Everything is drawn. By that we don’t necessarily mean drawn on a piece of paper or computer screen, although that may well be the case. Drawn, as in imagined in the mind.

There is a visualisation of how things might be, or how they might turn out if given substance and brought into being – into some physical form.  In the case of MHCS we have designs for Munibung Hill as expressed in a Five-fold Vision and the associated projects that the Society is involved with.

How to bring all these together as an integrated working design
that delivers on the promises is the challenge.

Many of the design concepts are expressed in the Management Plan, 2022.  Most of them will only see the light of day by us working in collaborative ways with partner organisations. They will rely on strong community support.  On bringing people along with us, to bring them off the page and onto the ground. How will they stack up against best practice? Sound science? To be nature positive?

Design Strategies for Increasing Biodiversity, by Pamela Conrad, ArchDaily, November 26, 2024, tackles this subject.  Pamela writes …

The world has lost 60 percent of animal populations since 1970. This staggering decline reflects the growing pressures on ecosystems, from habitat destruction to climate change.
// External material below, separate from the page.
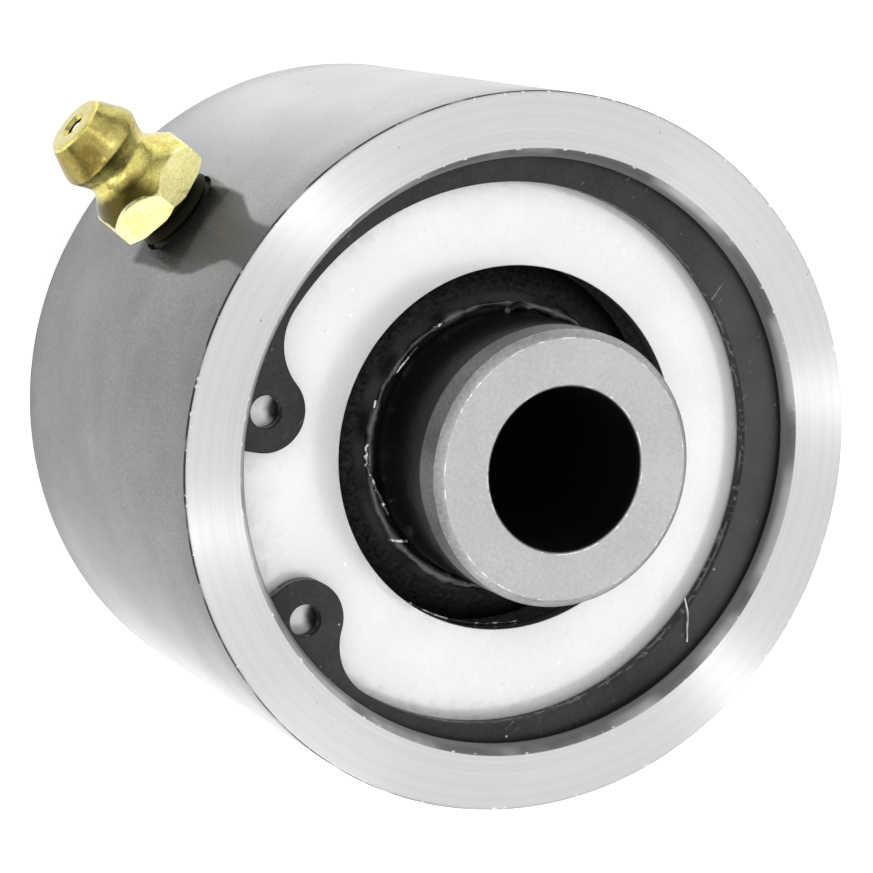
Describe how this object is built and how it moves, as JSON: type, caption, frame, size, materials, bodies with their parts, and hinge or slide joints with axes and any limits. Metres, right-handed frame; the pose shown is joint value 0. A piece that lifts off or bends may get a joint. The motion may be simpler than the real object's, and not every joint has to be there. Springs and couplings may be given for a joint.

As these problems continue to escalate, the importance of preserving biodiversity and restoring ecosystems becomes clearer.

The term biodiversity – which means the variety of all life on Earth – is new to many. But it has been present in the work of landscape architects for decades.  There are key ways we can increase biodiversity:

Preserve
The simple importance of preserving biological life cannot be overstated. Much of the developed world’s historic response to impacting ecosystems has been mitigation. Yes, before it was a term used in reference to climate change.

Restore
Preservation is best, but we should take every opportunity to restore ecosystems where we can.  Working with ecologists and biologists is key to understanding the nuanced details — from soil regeneration to species selection, and planting arrangements that support habitable conditions.

Connect and Create
Harking back to Richard Foreman’s Land Mosaics, a book still on my shelf since landscape architecture grad school, I am reminded of the simple terms that outline the interconnection of habitats.

Habitat “patches” are areas of suitable habitat for species, while a “corridor” is a narrow strip of habitat that connects isolated habitat patches. Continuity and connectivity of corridors are critical to maintain, create, or restore healthy and resilient ecosystems.

Measure
In 2020, the Montreal COP15 paved the way for adopting the Kunming-Montreal Global Biodiversity Framework, setting four goals, including protecting at least 30 percent of the world’s land and ocean by 2030.